The Pioneer Institute’s Jim Stergios has emerged as the Bay State’s most emphatic charter cheerleader. But his ardor for charters is based less on fact than on wishful thinking and an ideological crusade.
The “Katrina moment” is a fave expression of the self-appointed education reform crowd. After all, who can forget the dramatic images of NOLA residents on rooftops after the hurricane struck, desperately trying to summon rescue personnel Teach for America? But how tone deaf do you have to be to refer excitedly to an urban school district’s “Katrina moment” while a hurricane is actually bearing down on New Orleans?
Meet Massachusetts’ very own Jim Stergios, head of the Pioneer Institute turned chief charter booster. Doctor Stergios, whose “column” appears regularly on Boston.com, has long had nothing but love for charters, but since the state took over the Lawrence schools the doc’s crush has became a full-fledged case of charter fever.
In case you’ve somehow managed to miss Stergios’ Rock the School House column (humbly subtitled “the best way to lead tomorrow’s America”) or one of the nearly identical op-eds he’s been churning out all summer long, EduShyster is happy to summarize. Charter schools are great. No wait–I mean, charter schools are REALLY great. In fact they are so much better than innovation-less, union contract stifled regular schools that it is practically a crime that there aren’t more of them. That’s why we need to break what he calls “the adult protection racket” on Beacon Hill and approve more charter schools ASAP.
Week after week, column after column, Doctor Stergios has been making his case for MORE CHARTERS NOW. Except there’s a problem. While we all know how great charter schools are (did I mention that they are really great?), it turns out that they’re not so great at educating the kinds of students that Lawrence is filled with: those who need special ed (20%) or kids whose first language isn’t English (a whopping 75%). But that’s enough from the EduShyster. Let’s allow Doctor Stergios to make his case, shall we?

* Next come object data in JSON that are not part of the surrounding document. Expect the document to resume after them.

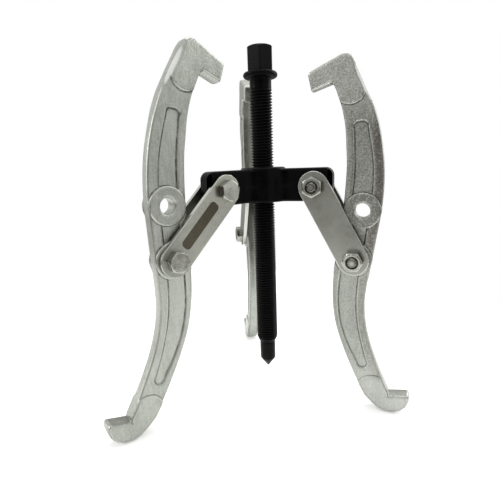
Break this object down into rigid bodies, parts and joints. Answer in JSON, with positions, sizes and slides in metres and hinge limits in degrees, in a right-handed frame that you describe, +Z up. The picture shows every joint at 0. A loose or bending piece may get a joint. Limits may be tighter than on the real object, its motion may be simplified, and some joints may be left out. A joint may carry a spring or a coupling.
{
  "type": "gear puller",
  "caption": "Reversible gear puller: hinged double-hook jaws on paired links around a forged yoke, with a hexagon-drive threaded spindle ending in a centre point.",
  "frame": {"origin": "tip of the centre point, on the spindle axis", "axes": "+Z up the spindle axis to the drive hexagon; jaw C lies along +Y, jaws A and B at 210 and 330 degrees from +X about +Z"},
  "size_m": [0.2663, 0.2258, 0.325],
  "materials": {
    "black_steel": "black oxide, oiled",
    "point_steel": "hardened dark steel",
    "black_forging": "glossy black over forged skin",
    "plated_forging": "satin nickel plate over forged skin",
    "plated_plate": "satin zinc plate",
    "fastener": "zinc plate",
    "sleeve_steel": "turned steel"
  },
  "bodies": {
    "yoke": {"yoke": "black_forging"},
    "centre_point": {"centre_point": "point_steel"},
    "spindle": {"spindle": "black_steel"},
    "links_a": {"link_a_head_side": "plated_plate", "link_a_nut_side": "plated_plate", "yoke_bolt_a": "fastener", "yoke_nut_a": "fastener", "yoke_sleeve_a": "sleeve_steel", "jaw_bolt_a": "fastener", "jaw_nut_a": "fastener", "jaw_sleeve_a": "sleeve_steel"},
    "jaw_a": {"jaw_a": "plated_forging"},
    "links_b": {"link_b_head_side": "plated_plate", "link_b_nut_side": "plated_plate", "yoke_bolt_b": "fastener", "yoke_nut_b": "fastener", "yoke_sleeve_b": "sleeve_steel", "jaw_bolt_b": "fastener", "jaw_nut_b": "fastener", "jaw_sleeve_b": "sleeve_steel"},
    "jaw_b": {"jaw_b": "plated_forging"},
    "links_c": {"link_c_head_side": "plated_plate", "link_c_nut_side": "plated_plate", "yoke_bolt_c": "fastener", "yoke_nut_c": "fastener", "yoke_sleeve_c": "sleeve_steel", "jaw_bolt_c": "fastener", "jaw_nut_c": "fastener", "jaw_sleeve_c": "sleeve_steel"},
    "jaw_c": {"jaw_c": "plated_forging"}
  },
  "joints": [
    {"name": "spindle_travel", "type": "slide", "parent": "yoke", "child": "centre_point", "axis": [0, 0, 1], "range_m": [-0.06, 0.13]},
    {"name": "spindle_turn", "type": "hinge", "parent": "centre_point", "child": "spindle", "pos_m": [0, 0, 0], "axis": [0, 0, 1], "range_deg": [-8640, 18720]},
    {"name": "link_swing_a", "type": "hinge", "parent": "yoke", "child": "links_a", "pos_m": [-0.04209, -0.0243, 0.1811], "axis": [-0.5, 0.866, 0], "range_deg": [-32, 14]},
    {"name": "jaw_swing_a", "type": "hinge", "parent": "links_a", "child": "jaw_a", "pos_m": [-0.0866, -0.04999, 0.13024], "axis": [0.5, -0.866, 0], "range_deg": [-9, 45]},
    {"name": "link_swing_b", "type": "hinge", "parent": "yoke", "child": "links_b", "pos_m": [0.04209, -0.0243, 0.1811], "axis": [-0.5, -0.866, 0], "range_deg": [-19, 16]},
    {"name": "jaw_swing_b", "type": "hinge", "parent": "links_b", "child": "jaw_b", "pos_m": [0.07206, -0.04161, 0.11762], "axis": [0.5, 0.866, 0], "range_deg": [-6.5, 32]},
    {"name": "link_swing_c", "type": "hinge", "parent": "yoke", "child": "links_c", "pos_m": [0, 0.0486, 0.1811], "axis": [1, 0, 0], "range_deg": [-21, 19]},
    {"name": "jaw_swing_c", "type": "hinge", "parent": "links_c", "child": "jaw_c", "pos_m": [0, 0.08913, 0.12123], "axis": [-1, 0, 0], "range_deg": [-13, 33]}
  ],
  "couplings": [
    {"joint": "spindle_turn", "follows": "spindle_travel", "rad_per_m": 2513.3}
  ]
}
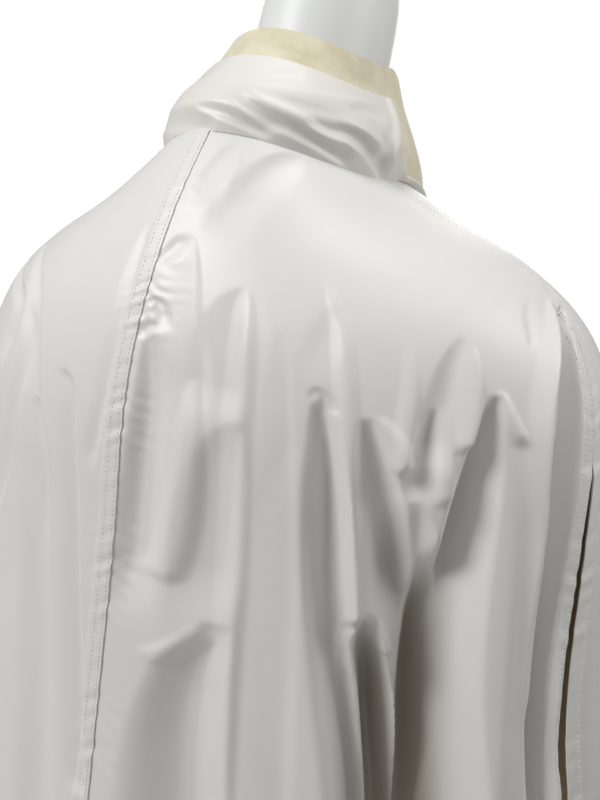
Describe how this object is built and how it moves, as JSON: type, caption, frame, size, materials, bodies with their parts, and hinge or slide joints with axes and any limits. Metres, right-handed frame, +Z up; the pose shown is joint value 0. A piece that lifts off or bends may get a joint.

- A classic Stergios column must include a poll, in this case a survey showing that Lawrence parents are WILD for charters. But Doctor S. never mentions that the poll was commissioned by the Massachusetts Charter Public School Association, the lobby group for charters in the state.

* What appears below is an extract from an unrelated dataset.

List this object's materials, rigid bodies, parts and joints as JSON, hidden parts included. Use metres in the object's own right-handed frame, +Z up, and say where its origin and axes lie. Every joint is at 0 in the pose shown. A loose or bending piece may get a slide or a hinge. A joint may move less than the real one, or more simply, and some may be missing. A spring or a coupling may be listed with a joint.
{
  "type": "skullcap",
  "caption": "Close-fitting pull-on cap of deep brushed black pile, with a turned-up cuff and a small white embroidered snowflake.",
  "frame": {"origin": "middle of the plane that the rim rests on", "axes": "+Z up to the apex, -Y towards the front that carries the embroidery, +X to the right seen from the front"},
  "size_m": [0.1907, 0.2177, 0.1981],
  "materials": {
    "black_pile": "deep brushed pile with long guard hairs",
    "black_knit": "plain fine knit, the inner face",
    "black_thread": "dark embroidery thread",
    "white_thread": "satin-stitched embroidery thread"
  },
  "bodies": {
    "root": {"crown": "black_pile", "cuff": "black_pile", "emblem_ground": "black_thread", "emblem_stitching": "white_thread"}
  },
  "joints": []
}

- Stergios’ go-to example of the potential greatness that lies in store for the students of Lawrence if only we would take his advice about ‘the best way to lead tomorrow’s America’ today is an existing charter in Lawrence, Community Day. Sixth graders there topped the MCAS math rankings last year. But as worthy as that accomplishment is, Stergios routinely leaves out the fact that there are just 22 6th graders at Community Day. Between 5th and 6th grade, the school loses more than half of its students. Something tells me that we’d see similar gains among sixth graders in the Lawrence Public Schools were more than half of their fellows to drop away before test day.
- Now that demand and quality have been established, it’s on to supply. In my favorite Stergios piece of the summer, the balls-ily titled “Sunset the Lawrence District School Monopoly,” the doctor says that the charter operators he knows would “step up and expand in Lawrence in a heartbeat.” But as I’m sure Stergios knows, while charter operators may be eager to open new schools, they have little stomach for taking over existing district schools. It’s virtually impossible for a charter to play by public school rules (accepting ANY student who walks in the door, for example) and post the kind of test scores they need to justify their existence. That’s why the “Proven Providers” who’ve set up shop in Lawrence and to whom Stergios constantly refers are such a motley crew. Case in point: Phoenix Academy, brought in to boost graduation rates in Lawrence, saw just 12% of its students graduate last year.
I’d love for Dr. Stergios to prove me wrong. In fact if he can find me JUST ONE EXAMPLE of a charter school in Massachusetts that has a student population that looks like that of Lawrence–and manages to hang on to the vast majority of its students from year to year–I will gladly treat him to carne asada at Cafe Azteca. What do you say, Doc?